= North Eleuthera =

District of the Bahamas

The Location of the District of North Eleuthera

North Eleuthera is one of the districts of the Bahamas, on the island of Eleuthera. It had a population of 3,247 in 2010. It was established in 1648, and holds historical significance as the birthplace of The Bahamas, founded by English Puritans seeking religious freedom. North Eleuthera itself encompasses diverse landscapes of pink sand beaches and historical caves. It also serves as a gateway for visitors to nearby popular cays.

==History==
Prior to European settlement, Eleuthera was inhabited by the Lucayan people, who were known for their peaceful disposition. However, in the 16th century, they were enslaved by the Spanish and transported to Hispaniola to work in the gold and silver mines. Eleuthera Island was founded in 1648 by a group of English Puritans, known as the Eleutheran Adventurers, led by Captain William Sayles.
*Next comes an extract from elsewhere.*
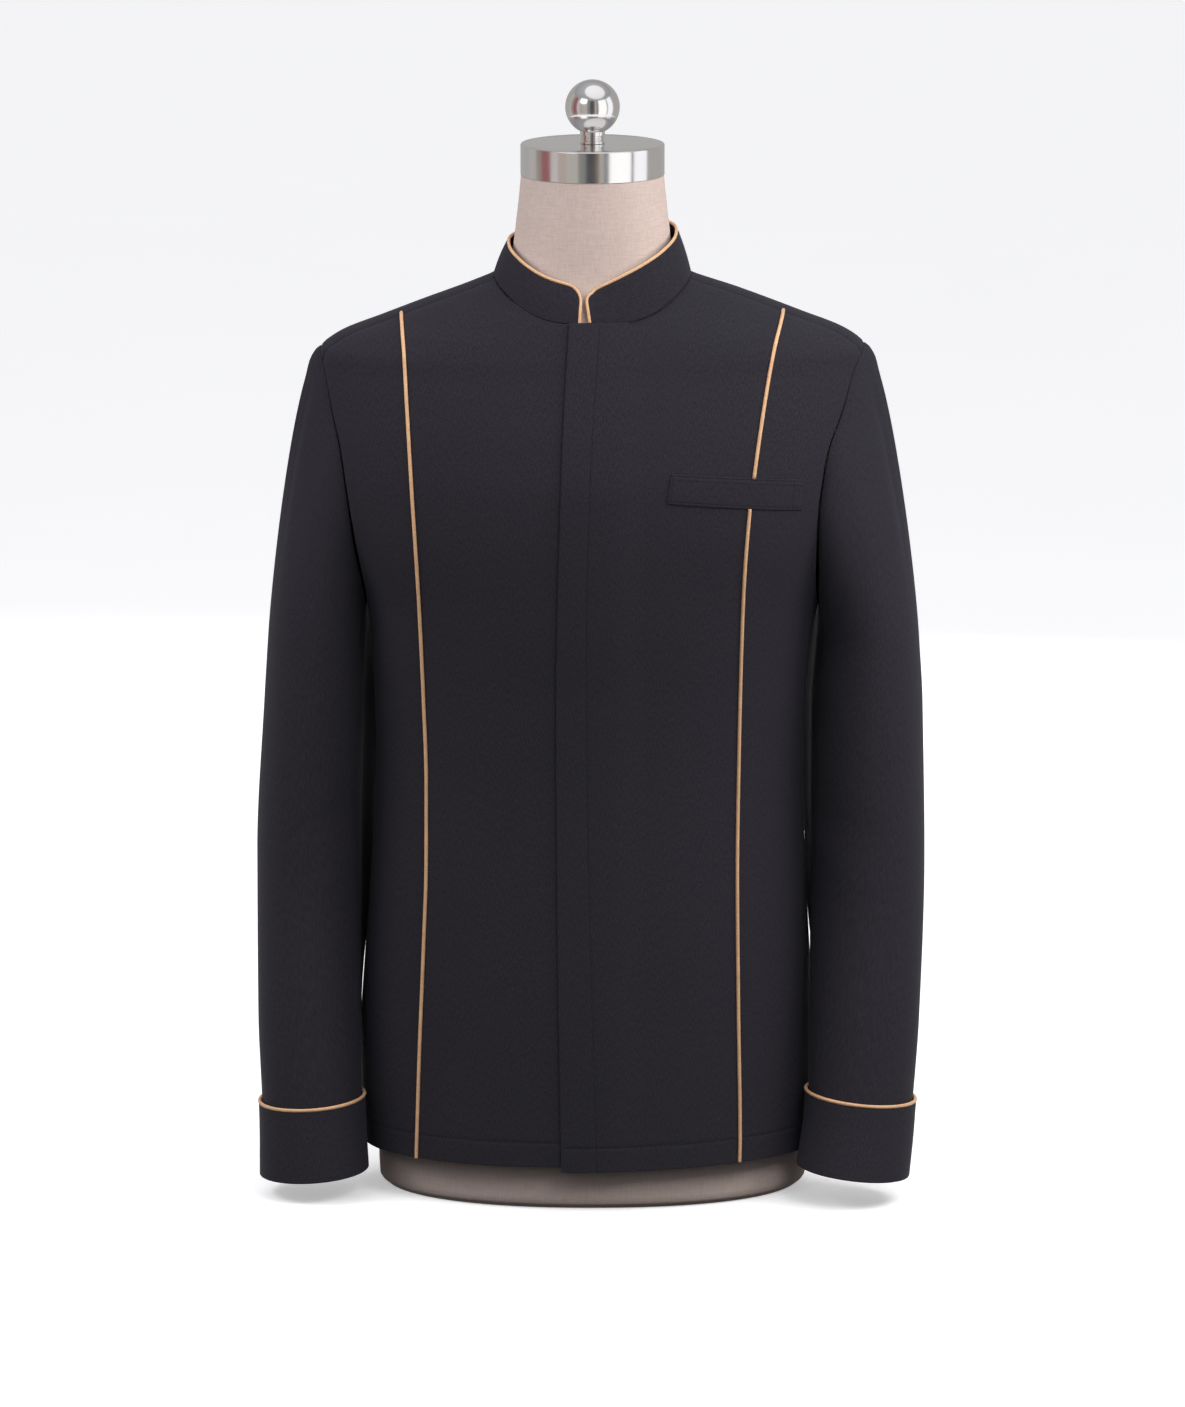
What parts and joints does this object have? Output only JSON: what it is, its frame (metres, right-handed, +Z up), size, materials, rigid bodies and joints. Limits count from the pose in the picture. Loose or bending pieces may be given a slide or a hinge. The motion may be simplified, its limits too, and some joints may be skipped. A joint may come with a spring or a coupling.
{
  "type": "stand-collar jacket on a limbless dress form",
  "caption": "Piped stand-collar jacket with a concealed front, welt chest pocket and turn-back cuffs, worn by a limbless dress form with a chrome neck cap and ball finial.",
  "frame": {"origin": "centre of the dress form's flat base, on the surface it stands on", "axes": "+Z up, -Y towards the front of the jacket, +X towards the wearer's left"},
  "size_m": [0.5526, 0.2601, 0.9194],
  "materials": {
    "suit_cloth": "charcoal fine twill, matt",
    "piping_satin": "golden tan satin",
    "form_linen": "beige-pink plain linen",
    "chrome": "polished"
  },
  "bodies": {
    "root": {"back": "suit_cloth", "front_left_centre": "suit_cloth", "front_left_side": "suit_cloth", "front_right_centre": "suit_cloth", "front_right_side": "suit_cloth", "collar": "suit_cloth", "chest_welt": "suit_cloth", "sleeve_left_top": "suit_cloth", "sleeve_left_under": "suit_cloth", "sleeve_right_top": "suit_cloth", "sleeve_right_under": "suit_cloth", "cuff_left": "suit_cloth", "cuff_right": "suit_cloth", "piping_collar": "piping_satin", "piping_front_left_lower": "piping_satin", "piping_front_left_upper": "piping_satin", "piping_front_right": "piping_satin", "piping_cuff_left": "piping_satin", "piping_cuff_right": "piping_satin", "form_torso": "form_linen", "form_neck_cap": "chrome", "form_finial": "chrome"}
  },
  "joints": []
}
They sailed from Bermuda in search of religious freedom, establishing Eleuthera. The name "Eleuthera" itself is derived from the Greek word "eleuthero" or "eleuther," meaning "free" or "freedom." The Preacher's Cave in North Eleuthera holds historical importance as the site where Captain Sayles and his companions found refuge and held their religious services after being shipwrecked. A stone plaque at the entrance commemorates this event.

== Geography ==
North Eleuthera is a supervisory district on the Eleuthera Island in The Bahamas.
A key geographical feature in North Eleuthera is the Glass Window Bridge. This natural formation, where a narrow 30 ft strip of rock separates the deep blue waters of the Atlantic Ocean on one side from the Bight of Eleuthera on the other side. The northern part of the island has several sandy beaches with limestone cliffs along its margins. Other topographical features include cave systems like Hatchet Bay Cave and Preacher's Cave. It is a fishing hotspot, while limited farming is carried out in the southern part of the district.

== Demographics ==
According to the 2010 census, the district of North Eleuthera had a population of 3,893 people. The population consisted of 51.9% females and 48.1% males. North Eleuthera is amongst the least populated supervisory districts of The Bahamas.